▸ **What you need to do**
Lines containing "joints" are to be counted. Report the count alone.

▸ **Dataset extract**
========================================

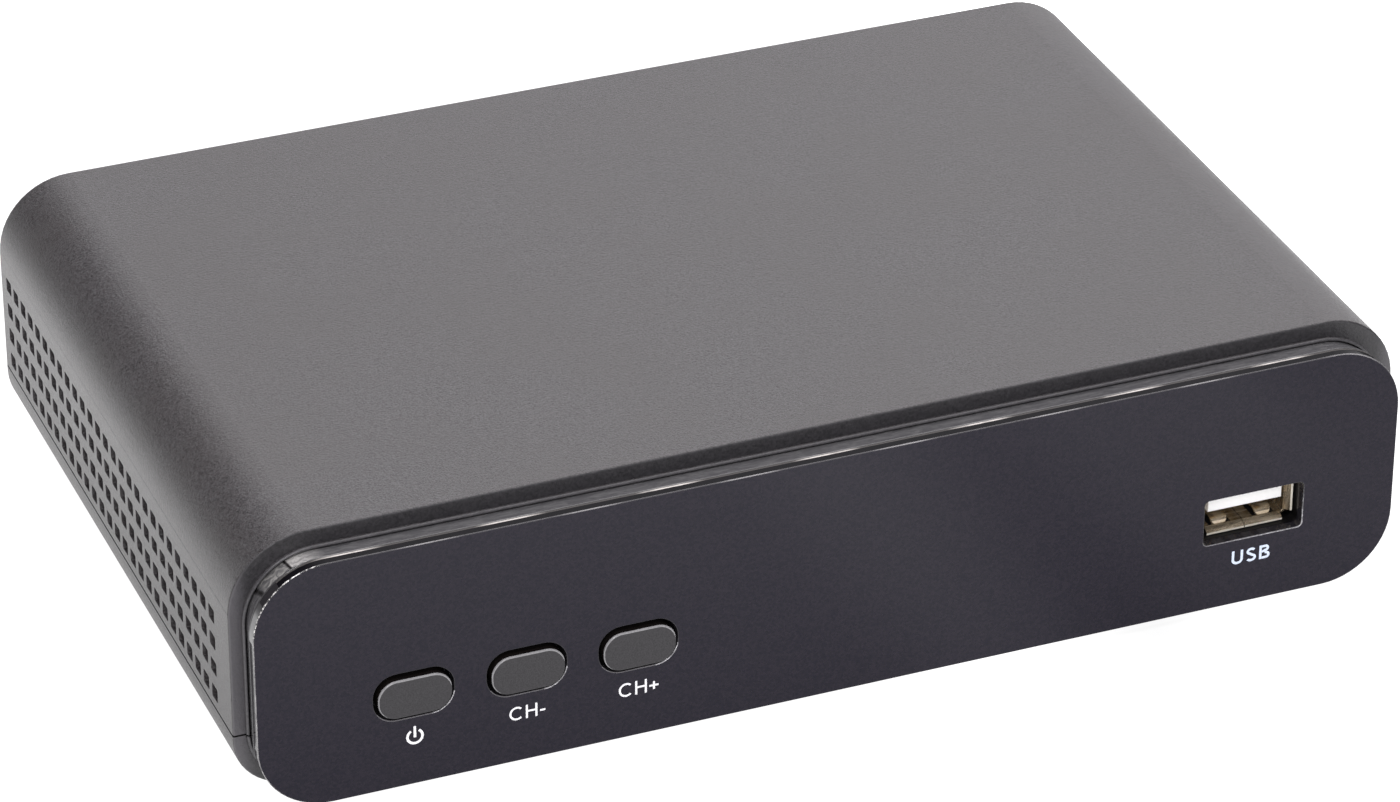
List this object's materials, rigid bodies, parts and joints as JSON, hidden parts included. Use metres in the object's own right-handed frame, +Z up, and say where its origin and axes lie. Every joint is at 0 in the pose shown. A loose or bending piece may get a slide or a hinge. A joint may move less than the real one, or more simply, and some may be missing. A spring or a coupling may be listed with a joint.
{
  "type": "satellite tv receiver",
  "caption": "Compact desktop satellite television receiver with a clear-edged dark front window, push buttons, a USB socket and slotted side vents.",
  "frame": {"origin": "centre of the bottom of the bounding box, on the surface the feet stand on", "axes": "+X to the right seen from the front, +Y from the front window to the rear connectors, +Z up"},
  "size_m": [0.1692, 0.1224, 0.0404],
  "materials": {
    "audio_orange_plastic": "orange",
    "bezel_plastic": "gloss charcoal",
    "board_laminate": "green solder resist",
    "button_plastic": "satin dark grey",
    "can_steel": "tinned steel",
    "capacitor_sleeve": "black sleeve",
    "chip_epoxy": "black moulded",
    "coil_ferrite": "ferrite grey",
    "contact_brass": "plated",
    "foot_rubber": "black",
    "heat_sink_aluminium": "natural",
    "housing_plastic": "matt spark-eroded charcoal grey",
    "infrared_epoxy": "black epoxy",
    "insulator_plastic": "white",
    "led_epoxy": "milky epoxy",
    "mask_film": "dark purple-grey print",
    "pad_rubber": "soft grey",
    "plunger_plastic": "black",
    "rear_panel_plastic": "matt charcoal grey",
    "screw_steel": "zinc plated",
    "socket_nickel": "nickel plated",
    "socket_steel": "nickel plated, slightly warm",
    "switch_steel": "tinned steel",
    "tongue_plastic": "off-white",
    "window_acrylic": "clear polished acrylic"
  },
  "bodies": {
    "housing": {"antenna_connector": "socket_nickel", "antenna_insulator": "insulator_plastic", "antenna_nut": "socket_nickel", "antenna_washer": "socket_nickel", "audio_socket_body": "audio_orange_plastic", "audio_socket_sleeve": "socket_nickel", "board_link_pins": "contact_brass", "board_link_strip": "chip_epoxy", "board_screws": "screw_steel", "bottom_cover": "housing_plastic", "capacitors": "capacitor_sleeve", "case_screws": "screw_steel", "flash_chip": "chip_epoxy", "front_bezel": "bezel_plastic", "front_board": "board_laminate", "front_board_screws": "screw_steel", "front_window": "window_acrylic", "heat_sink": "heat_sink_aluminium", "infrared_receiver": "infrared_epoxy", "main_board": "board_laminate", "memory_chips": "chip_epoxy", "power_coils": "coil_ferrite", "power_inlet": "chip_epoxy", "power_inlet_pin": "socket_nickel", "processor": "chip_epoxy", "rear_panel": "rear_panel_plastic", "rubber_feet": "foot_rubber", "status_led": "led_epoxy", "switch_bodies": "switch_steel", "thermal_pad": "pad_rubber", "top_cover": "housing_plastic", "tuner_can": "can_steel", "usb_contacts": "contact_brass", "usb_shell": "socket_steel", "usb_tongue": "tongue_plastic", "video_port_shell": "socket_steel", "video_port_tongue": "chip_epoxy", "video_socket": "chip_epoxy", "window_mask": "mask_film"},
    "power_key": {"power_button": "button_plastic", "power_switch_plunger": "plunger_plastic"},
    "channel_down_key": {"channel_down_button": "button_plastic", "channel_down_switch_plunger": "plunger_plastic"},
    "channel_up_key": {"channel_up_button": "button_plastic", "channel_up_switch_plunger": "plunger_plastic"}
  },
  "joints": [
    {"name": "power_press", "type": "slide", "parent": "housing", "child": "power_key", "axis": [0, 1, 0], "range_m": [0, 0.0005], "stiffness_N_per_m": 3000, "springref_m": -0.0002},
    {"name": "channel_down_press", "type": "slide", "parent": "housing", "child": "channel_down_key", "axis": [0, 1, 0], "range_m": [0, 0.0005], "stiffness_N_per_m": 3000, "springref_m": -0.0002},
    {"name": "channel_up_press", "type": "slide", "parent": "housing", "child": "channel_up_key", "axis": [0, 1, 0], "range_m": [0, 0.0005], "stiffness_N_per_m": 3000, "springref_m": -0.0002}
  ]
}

========================================

▸ **Solution to this exercise**
2